━━━━━ Data to use
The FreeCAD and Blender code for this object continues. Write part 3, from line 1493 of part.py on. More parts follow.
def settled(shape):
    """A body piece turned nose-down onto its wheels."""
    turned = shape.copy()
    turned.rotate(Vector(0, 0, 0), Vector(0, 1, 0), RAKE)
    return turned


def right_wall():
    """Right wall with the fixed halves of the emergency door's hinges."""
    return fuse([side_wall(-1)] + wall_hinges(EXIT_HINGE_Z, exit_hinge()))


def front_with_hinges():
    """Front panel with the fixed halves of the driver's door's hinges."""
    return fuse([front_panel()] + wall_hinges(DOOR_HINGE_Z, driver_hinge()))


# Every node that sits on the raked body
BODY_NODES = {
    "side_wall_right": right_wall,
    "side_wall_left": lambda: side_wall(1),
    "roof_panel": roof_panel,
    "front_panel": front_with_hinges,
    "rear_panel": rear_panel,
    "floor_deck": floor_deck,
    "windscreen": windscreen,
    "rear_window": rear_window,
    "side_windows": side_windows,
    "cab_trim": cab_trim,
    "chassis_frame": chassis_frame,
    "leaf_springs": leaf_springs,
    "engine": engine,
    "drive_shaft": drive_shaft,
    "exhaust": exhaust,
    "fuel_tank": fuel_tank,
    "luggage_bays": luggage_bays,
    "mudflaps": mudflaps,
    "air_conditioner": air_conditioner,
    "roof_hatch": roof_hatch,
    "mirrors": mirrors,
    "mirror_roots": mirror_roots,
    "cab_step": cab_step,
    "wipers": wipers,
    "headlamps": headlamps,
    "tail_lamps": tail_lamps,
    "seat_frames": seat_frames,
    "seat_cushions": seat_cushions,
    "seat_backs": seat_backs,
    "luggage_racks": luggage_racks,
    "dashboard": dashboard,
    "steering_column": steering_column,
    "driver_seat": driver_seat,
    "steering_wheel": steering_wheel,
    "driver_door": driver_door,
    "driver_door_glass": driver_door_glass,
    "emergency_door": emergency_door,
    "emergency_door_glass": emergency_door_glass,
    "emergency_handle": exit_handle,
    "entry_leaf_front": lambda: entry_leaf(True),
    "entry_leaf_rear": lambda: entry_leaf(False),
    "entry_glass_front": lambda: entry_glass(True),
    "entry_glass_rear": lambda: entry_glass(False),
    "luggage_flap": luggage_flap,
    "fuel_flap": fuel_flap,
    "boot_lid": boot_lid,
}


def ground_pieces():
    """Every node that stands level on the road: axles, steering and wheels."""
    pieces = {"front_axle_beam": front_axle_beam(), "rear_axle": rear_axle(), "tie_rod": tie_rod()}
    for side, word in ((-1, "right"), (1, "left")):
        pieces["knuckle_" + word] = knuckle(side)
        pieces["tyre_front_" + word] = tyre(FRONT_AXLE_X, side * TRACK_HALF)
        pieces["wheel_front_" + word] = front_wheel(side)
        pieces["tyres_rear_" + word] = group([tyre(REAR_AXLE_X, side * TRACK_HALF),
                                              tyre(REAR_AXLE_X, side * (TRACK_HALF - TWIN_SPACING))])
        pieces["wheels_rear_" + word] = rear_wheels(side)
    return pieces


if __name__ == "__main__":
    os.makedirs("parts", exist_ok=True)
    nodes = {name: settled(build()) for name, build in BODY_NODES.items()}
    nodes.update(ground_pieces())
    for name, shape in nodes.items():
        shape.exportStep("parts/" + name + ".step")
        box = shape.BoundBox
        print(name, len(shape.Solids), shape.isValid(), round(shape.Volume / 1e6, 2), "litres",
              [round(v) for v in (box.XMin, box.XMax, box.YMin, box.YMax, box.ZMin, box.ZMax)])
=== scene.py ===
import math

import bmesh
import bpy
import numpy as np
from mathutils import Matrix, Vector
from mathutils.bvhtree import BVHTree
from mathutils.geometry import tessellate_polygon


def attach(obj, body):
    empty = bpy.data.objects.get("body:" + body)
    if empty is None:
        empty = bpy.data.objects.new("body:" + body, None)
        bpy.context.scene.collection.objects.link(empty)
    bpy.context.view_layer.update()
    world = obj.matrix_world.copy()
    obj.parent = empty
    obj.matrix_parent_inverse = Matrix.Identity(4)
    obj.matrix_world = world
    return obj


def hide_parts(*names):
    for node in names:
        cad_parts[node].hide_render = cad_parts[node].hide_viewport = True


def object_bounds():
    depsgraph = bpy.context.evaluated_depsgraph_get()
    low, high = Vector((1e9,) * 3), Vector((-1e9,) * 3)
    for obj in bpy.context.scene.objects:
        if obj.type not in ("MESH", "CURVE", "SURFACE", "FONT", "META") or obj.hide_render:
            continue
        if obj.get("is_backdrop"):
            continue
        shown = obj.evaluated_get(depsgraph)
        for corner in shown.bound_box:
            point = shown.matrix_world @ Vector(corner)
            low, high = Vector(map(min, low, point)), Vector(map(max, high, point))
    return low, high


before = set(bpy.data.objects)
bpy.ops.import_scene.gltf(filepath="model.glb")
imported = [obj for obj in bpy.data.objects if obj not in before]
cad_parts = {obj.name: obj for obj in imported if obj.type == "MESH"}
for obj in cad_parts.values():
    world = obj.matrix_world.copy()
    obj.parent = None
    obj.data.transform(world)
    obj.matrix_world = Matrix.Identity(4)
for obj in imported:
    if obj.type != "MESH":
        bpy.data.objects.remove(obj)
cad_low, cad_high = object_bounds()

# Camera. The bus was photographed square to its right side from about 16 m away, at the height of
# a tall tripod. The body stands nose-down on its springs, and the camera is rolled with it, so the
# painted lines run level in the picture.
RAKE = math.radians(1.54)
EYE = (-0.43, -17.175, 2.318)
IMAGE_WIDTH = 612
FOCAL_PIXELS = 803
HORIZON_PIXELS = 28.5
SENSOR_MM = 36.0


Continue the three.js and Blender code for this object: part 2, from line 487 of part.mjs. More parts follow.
━━━━━━━━━━
What the task asks: Give back, verbatim, the lines from the top of the entries above through the line containing "return fuse([front_panel()] +".

Exercise response:
The FreeCAD and Blender code for this object continues. Write part 3, from line 1493 of part.py on. More parts follow.
def settled(shape):
    """A body piece turned nose-down onto its wheels."""
    turned = shape.copy()
    turned.rotate(Vector(0, 0, 0), Vector(0, 1, 0), RAKE)
    return turned


def right_wall():
    """Right wall with the fixed halves of the emergency door's hinges."""
    return fuse([side_wall(-1)] + wall_hinges(EXIT_HINGE_Z, exit_hinge()))


def front_with_hinges():
    """Front panel with the fixed halves of the driver's door's hinges."""
    return fuse([front_panel()] + wall_hinges(DOOR_HINGE_Z, driver_hinge()))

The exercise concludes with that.